An area of continuing development in Human Reliability Analysis (HRA) is the treatment of dependencies among operator actions. The specific items of potential importance revolve around an operating staff error that may occur coincidentally with other errors. These combinations of errors may be such that they cannot be treated as random, independent failures. The difficulty arises in being able to accurately assess dependencies among operator actions, whether they occur concurrently or at different times. To help deal with the complexity of the many variables that can enter into whether one operator action is dependent upon another, a simplified methodology was devised to deal with a large number of unique combinations of operator actions.

Common basic HRA methodology divides operator errors into two components; that is, cognitive errors and errors of execution. This new methodology, however, viewed the cognitive relationship as being the dominant mechanism between two different Human Failure Events (HFEs). The execution relationship was not explicitly considered. The degree of dependency between events was figured based on the functional or system relationship between the two in conjunction with timing requirements and cues. In addition, basic performance shaping factors such as stress were considered to determine whether the extremes of “zero” or “complete” dependence could be assigned. HFEs associated with both similar systems and timing requirements received either a complete or high degree of dependency, whereas those with only one or the other in common received a moderate dependence between the two.
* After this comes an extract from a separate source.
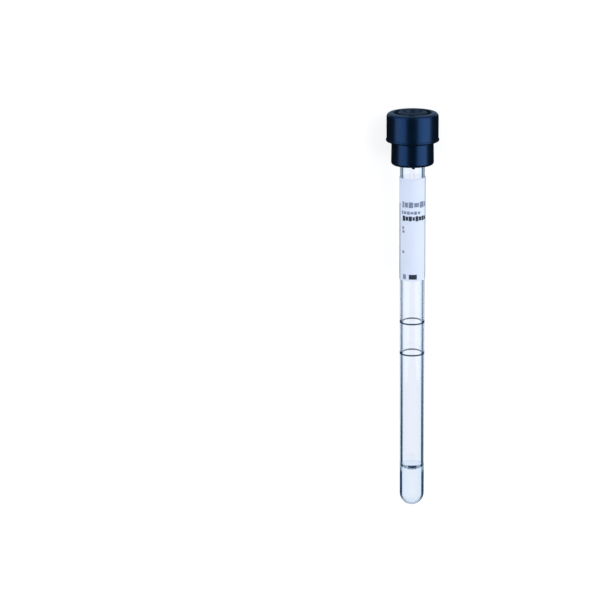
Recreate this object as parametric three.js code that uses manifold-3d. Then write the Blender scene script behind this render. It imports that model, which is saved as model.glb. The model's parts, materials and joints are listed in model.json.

HFEs with neither system nor cue/timing similarities were categorized as having either low or zero dependence. The general practice was to consider those actions having similar timing requirements as those that were carried out within 15 minutes of each other. However, some actions may be considered as having dissimilar timing requirements and cues if the second of two HFEs has an available system window that is relatively large in comparison with the first event. After the determination of the degree of dependence of one HFE upon another, the standard equations from NUREG/CR-1278 were then used to determine the factor used to determine the overall joint HFE (JHFE).

The benefit of this simplified methodology is twofold. First, the dependence among HFEs can quickly and efficiently be identified while still allowing for other insights and factors to influence the degree of dependence. The second benefit is that multiple individuals working in parallel on a myriad of combinations for a given PRA model can apply a single methodology that promotes consistent results. Overall, this methodology can be of benefit to the nuclear industry, where a single PRA model that contains 50 or more individual HFEs can result in hundreds of dependent combinations, many which are important to the overall calculation of core damage frequency.